Almost all of the money I’ve earned in my life has come via the Internet, most of it in the form of passive income that continues to flow whether I keep working or not. I used my tech skills to solve the income problem, so I didn’t have to waste my life working for someone else just to pay for my rent, food, etc. Computers and software handle most of the marketing, distribution, and income generation aspects of my business. I mainly do the fun and creative parts. When I don’t want to work, the business largely maintains itself, and income continues to flow.

Did this require some kind of extraordinary genius? Of course not. Among people with strong tech skills, it’s commonplace. Many people have been doing this since at least the 1990s. I started on this path in 1995.

If you don’t know how to get today’s technology to solve the income problem for you, you can learn. It’s even easier today than it was when I started. Today’s computers and software are much more powerful, and the Internet is a whole lot bigger and more accessible.

I love, love, love that business rewards good tech skills. This encourages me to keep learning and growing. New tech knowledge is exploding and recombining much faster than my ability to keep up with it, and that’s wonderful because everyone else is in the same boat. We’re all dazed and confused by the pace of change, and that’s why there are so many opportunities and possibilities out there.

To solve the income problem without getting a job, you only need to find one combo that works. And when it breaks down, there will be countless other combos that will work even better.

Business will punish you for being technologically lazy, ignorant, or confused. The game is always racing ahead, and if you fall behind, you’ll be left behind.

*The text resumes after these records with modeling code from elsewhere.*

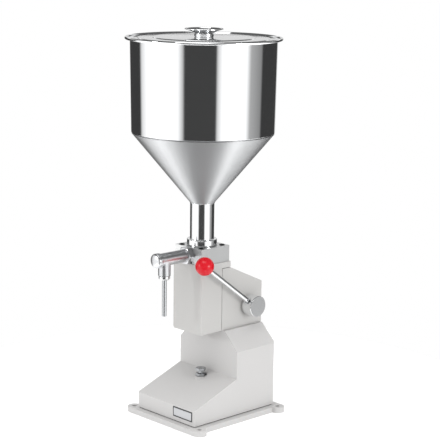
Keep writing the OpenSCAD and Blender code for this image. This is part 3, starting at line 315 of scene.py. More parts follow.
@dataclass(frozen=True)
class Palette:
    """Every finish of the machine. The comments say what each gives the eye."""

    # A near mirror, so the studio's dark panels show as crisp bands
    bowl: Metal = Metal("polished_304_sheet_bowl", roughness=0.05, smear=0.03, line_mm=1.4, line_depth_mm=0.0006)
    # Satin, with highlights that spinning draws out into fans
    cone: Metal = Metal("satin_304_sheet_cone", "#b8b9ba", 0.56, 0.05, 0.8, 0.002, spun=0.9)
    # A mirror with faint rings
    lid: Metal = Metal(
        "polished_304_pressed_lid", roughness=0.09, smear=0.04, line_mm=1.2, line_depth_mm=0.0006, rings=True
    )
    # Bright and clear, with close lines left by turning
    turned: Metal = Metal("polished_304_turned_bar", roughness=0.11, smear=0.04, line_mm=0.7)
    # Long blurred highlights over faint lines round the tube
    tube: Metal = Metal("polished_304_tube", "#cccdcf", 0.27, 0.04, 0.7, lines=Direction.Y)
    # A faced end with fine rings, its steel colour raised well above bare stainless so that its reflections read
    # brighter: painted light
    hub: Metal = Metal("faced_304_bar_hub_brightened", "#f2f3f4", 0.17, 0.06, 0.6, 0.002, Direction.X, (0.0, 69.5, 204.5), True)
    # Even, soft grey of a milled face
    block: Metal = Metal("milled_304_block", "#dcdddd", 0.30, 0.08, 0.9, 0.004)
    # Darker ground shafts, then the dull milled rocker
    ground: Metal = Metal("ground_shaft_steel", "#b4b6b8", 0.22, 0.06, 0.5, 0.002, Direction.X)
    machined: Metal = Metal("milled_carbon_steel", "#85888b", 0.36, 0.10, 0.9, 0.006, Direction.Y)
    # Light grey of a drawn tube, then the darker hexagons
    drawn: Metal = Metal("drawn_304_tube", "#c9cbcd", 0.20, 0.05, 0.5, 0.002)
    hexagon: Metal = Metal("turned_304_hexagon", "#a2a4a6", 0.20, 0.08, 0.6, 0.002)
    # Cool blurred grey of plated screws, then of spring wire
    zinc: Metal = Metal("bright_zinc_plate", "#9a9da0", 0.24, 0.10, 0.8, 0.002)
    spring: Metal = Metal("drawn_302_wire", "#9a9c9e", 0.28, 0.06, 0.3, 0.001)
    # Near black with a dull sheen
    oxide: Metal = Metal("black_oxide_steel", "#2c2d2f", 0.34, 0.08, 0.5, 0.002)
    # Dull brown of oiled bronze, then yellow brass
    bronze: Metal = Metal("sintered_bronze", "#b38d57", 0.42, 0.10, 0.4, 0.004, Direction.X)
    brass: Metal = Metal("turned_brass", "#c9a25c", 0.26, 0.06, 0.4, 0.003)
    # Soft grey of a brushed plate
    plate: Metal = Metal("brushed_aluminium_plate", "#b9babc", 0.30, 0.10, 0.35, 0.003)
    # Satin light grey, then the slightly paler base
    coat: PowderCoat = PowderCoat("light_grey_powder_coat", "#acaba9")
    base_coat: PowderCoat = PowderCoat("pale_grey_powder_coat", "#b2b1b0")
    # Deep red under gloss, then the black border of the bare plate
    red: Moulded = Moulded("red_phenolic_resin", "#bd061a", 0.26, 1.40)
    enamel: Moulded = Moulded("black_enamel", "#202022", 0.30)
    # Ivory acetal, milky silicone and matt black rubber
    acetal: Moulded = Moulded("turned_white_acetal", "#eceae4", 0.38)
    silicone: Moulded = Moulded("white_food_silicone", "#e6e5e1", 0.55, grain_depth_mm=0.01)
    nitrile: Moulded = Moulded("black_nitrile_rubber", "#1c1c1d", 0.6, grain_depth_mm=0.01)


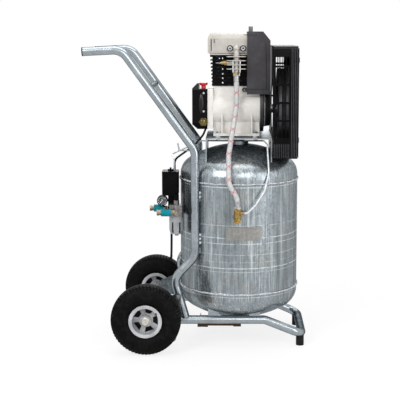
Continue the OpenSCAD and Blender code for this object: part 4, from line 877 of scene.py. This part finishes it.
class COMPRESSOR_OT_mains_lead(CompressorPiece, bpy.types.Operator):
    """Mains cord from the switch down to its coil on the floor, its strain relief and its plug"""
    bl_idname = "compressor.mains_lead"
    bl_label = "Mains lead"

    def coil(self):
        """Two turns inwards on top, half a turn down inside, and two turns outwards on the floor.
        The angle falls evenly; radius and height follow the turn by straight runs between stops."""
        t = np.linspace(0.06, 4.49, 76)
        radius = np.interp(t, [0, 0.3, 0.534, 1.0, 1.534, 2.0, 2.25, 2.5, 4.534],
                           [60.4, 55.0, 51.5, 49.0, 41.8, 39.3, 38.4, 40.3, 59.8])
        height = 14.3 - 9.4 * smooth_step(t, 2.0, 2.5)
        angle = np.radians(-77.6) - 2 * math.pi * t
        return np.stack([COIL_CENTRE[0] + radius * np.cos(angle),
                         COIL_CENTRE[1] + radius * np.sin(angle), height], -1)

    def execute(self, context):
        """A curve down the route, round the coil and up to the plug, and a turned strain relief of
        six ribs that grow thinner towards the cord."""
        size = sizes().mains_diameter
        rubber = sheath("mains_rubber", linear("0B0B0C"), size)
        hard = moulding("plug_moulding", linear("171718"), 0.42, 0.0009, 0.15)
        rise = [(-344, 465.4, 5.2), (-334, 465.8, 8.4), (-324, 465.4, 14.0), (-311, 464.6, 18.3),
                (-300, 464.1, 19.1)]
        route = place(np.vstack([MAINS_ROUTE, self.coil(), rise]))
        cord, length = add_cord("mains_lead", route, size, rubber, "compressor")
        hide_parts("mains_cord", "mains_cord_coil")
        relief = [(0, 0), (0, 8.4), (3, 8.4), (4, 7.2)]
        for k in range(6):
            relief += [(6 + 5 * k, 7.2 - 0.35 * k), (8.2 + 5 * k, 7.2 - 0.35 * k),
                       (8.9 + 5 * k, 5.4 - 0.1 * k), (10.4 + 5 * k, 5.4 - 0.1 * k)]
        relief += [(37, 4.9), (37, 0)]
        collar = add_piece("mains_strain_relief", [lathe(
            np.array(relief) / 1000, place([-266, -29.4, 590]), (0, 1, 0), 48)],
            hard, "compressor")
        plug = self.plug(hard)
        return {"FINISHED"}

    def plug(self, hard):
        """A moulded body lying on the floor: a ribbed sleeve, a waisted grip with eight shallow
        flutes, and a flat round face with two pins."""
        start = place(PLUG_START)
        sleeve = [(0.022, 0), (0.022, 0.0062)]
        for k in range(3):
            on, out = 0.004 * k, 0.0007 * k
            sleeve += [(0.0245 + on, 0.0066 + out), (0.0262 + on, 0.0066 + out),
                       (0.0266 + on, 0.0056 + out), (0.0280 + on, 0.0056 + out)]
        sleeve += [(0.038, 0.0100), (0.0385, 0)]
        grip = [(0.036, 0), (0.036, 0.0105), (0.040, 0.0145), (0.047, 0.0166), (0.056, 0.0158),
                (0.064, 0.0160), (0.069, 0.0176), (0.071, 0.0176)]
        face = [(0.070, 0), (0.070, 0.0184), (0.071, 0.0189), (0.079, 0.0189), (0.080, 0.0183),
                (0.080, 0.0165), (0.0785, 0.0160), (0.0785, 0)]
        body = add_piece("mains_plug_body", [
            lathe(sleeve, start, (1, 0, 0), 40),
            lathe(grip + [(0.071, 0)], start, (1, 0, 0), 96, 8, 0.035),
            lathe(face, start, (1, 0, 0), 96)], hard, "compressor")
        steel = turned_metal("pin_metal", linear("B5B3AE"), 0.25, 0.7)
        pin = [(0.078, 0), (0.078, 0.0024), (0.0962, 0.0024), (0.0982, 0.0018), (0.0988, 0.0008),
               (0.0989, 0)]
        pins = add_piece("mains_plug_pins", [
            lathe(pin, start + (0, y, 0), (1, 0, 0), 24) for y in (-0.0095, 0.0095)],
            steel, "compressor")
        pins.parent = body
        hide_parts("mains_plug")
        return body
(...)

One reason to participate in the game is that you want the extra pressure to stay close to the front of this wave of change, and you dislike the idea of falling behind. Another reason is that you like using technology to take care of your needs instead of having to work so hard to meet those needs yourself.

During the summer I toured the largest data center in the world, which just so happens to be located in Las Vegas, only 15 minutes from where I live. Apparently Nevada has the least natural disasters of any U.S. state, which makes it a great place to host a data center. I got to see the actual servers running major Internet operations, including eBay, Amazon, Disney, Microsoft, and more — rack after rack of servers processing millions of transactions in a climate-controlled environment. The place had multiple redundant air conditioning units, each one the size of a small house. It had redundant power systems. It had two metal roofs, each one capable of withstanding 200 mph winds. It had armed guards and security checkpoints.

It was great to see so much modern technology in person. It struck me that every server was an automated money-making machine. Thousands of businesses were leveraging these servers to do their bidding. Only decades earlier such operations wouldn’t even have been possible.

My business is nowhere near that level, but it still inspires me to see what’s possible as an entrepreneur today — and to think about what will be possible in the years ahead. Even my tiny little business does things that would have been impossible a generation earlier. Thousands of people all around the planet will read this article only hours after I finished writing it, with some of them starting to read it only seconds after I click “Publish.” How cool is that?

If being an entrepreneur today doesn’t make your heart sing now and then, then stop wallowing in the technological dung heap, and do whatever it takes to bring your tech skills into the modern era. We all have to learn this from scratch as babies, but if you remain an ignorant tech baby, you’re like that black stuff in The Matrix — you know, the slime that’s created when dead bodies get recycled and fed back to the living intravenously.

I love the evolving relationship between technology and personal growth. Many years ago, you could say that personal growth was married to psychology. But today it’s fair to say that personal growth has already divorced psychology and is now engaged to technology. Pretty soon personal growth and technology will be married. You should attend that wedding.

If you’re an entrepreneur today, don’t be a technology dunce. It’s not cute. It’s just stupid.